В памяти Ленины мать осталась женщиной видной, модно одетой супругой крупного партийного руководителя. Сейчас по платформе медленно брела старуха, скорее похожая на нищенку, — грязная, в лагерной телогрейке, с узелком в руках. Она была одна.
Марфа едва улыбнулась, увидев тяжело переваливающуюся дочь, беременную вторым ребенком. Они обнялись и заплакали. Ленина спросила, что случилось с ее маленьким сыном. «Он умер», — коротко ответила Марфа, явно не желая вдаваться в объяснения, и заторопилась к выходу. Они молча доехали на метро до «Краснопресненской», потом Ленина заставила мать пойти в баню, что рядом с зоопарком, вымыться и вывести вшей перед появлением в их доме.
Добравшись наконец до полуподвальной квартирки на улице Герцена, где жила ее дочь с семьей, Марфа впала в крайнее раздражение. Она жаловалась, что приготовленная ей кровать слишком мягкая и что внучка слишком громко кричит. До полуночи Саша утешал заплаканную Ленину, а его теща расхаживала по кухне не в силах заснуть.
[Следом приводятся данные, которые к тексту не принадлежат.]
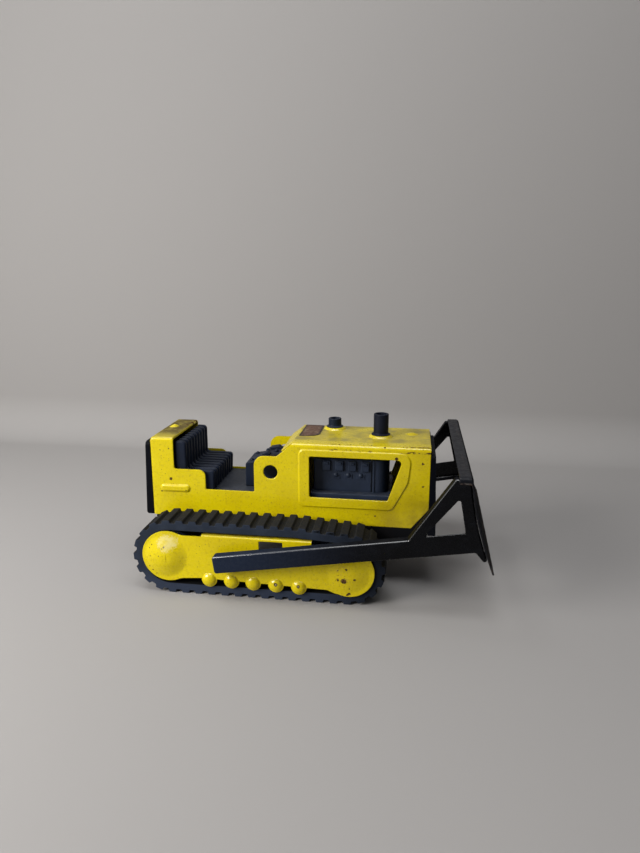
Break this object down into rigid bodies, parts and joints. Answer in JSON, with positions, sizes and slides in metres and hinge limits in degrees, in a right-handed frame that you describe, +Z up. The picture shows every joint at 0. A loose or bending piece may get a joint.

На следующий день Ленина отправилась за Людмилой в Салтыковку. Когда сестры приехали на улицу Герцена, они застали мать, нетерпеливо ожидавшую их у дверей квартиры в конце длинного коридора. Первое, что увидела Марфа, была прихрамывающая фигурка младшей дочери. Марфа позвала ее и, когда девочка подбежала к ней, завыла. Тот страшный вой запомнился Людмиле на всю жизнь. Последний раз Марфа видела ее упитанным и радостным ребенком, а через одиннадцать лет нашла хромым, истощенным четырнадцатилетним подростком.
Марфа долго с плачем прижимала дочь к себе. Рассказывая сейчас об этой встрече, Мила покачивает головой, пытаясь вспомнить свои ощущения в тот момент. Но она ровным счетом ничего не почувствовала. «Наверное, я обняла ее, может быть, назвала мамой. Но я не помню».
Для Милы понятие «мама» приобрело почти абстрактный смысл: в обстановке детского дома, где прошло ее детство, для него не было места. Она не помнила родителей, если не считать смутного воспоминания об аресте матери. А когда Ленина сообщила ей, что их мать жива, она послушно стала писать ей в Карлаг, но ее заверения в любви были, по правде говоря, придуманы. Мила не знала, что значит мама, разве что по книгам, и понятия не имела, что такое дочерняя любовь.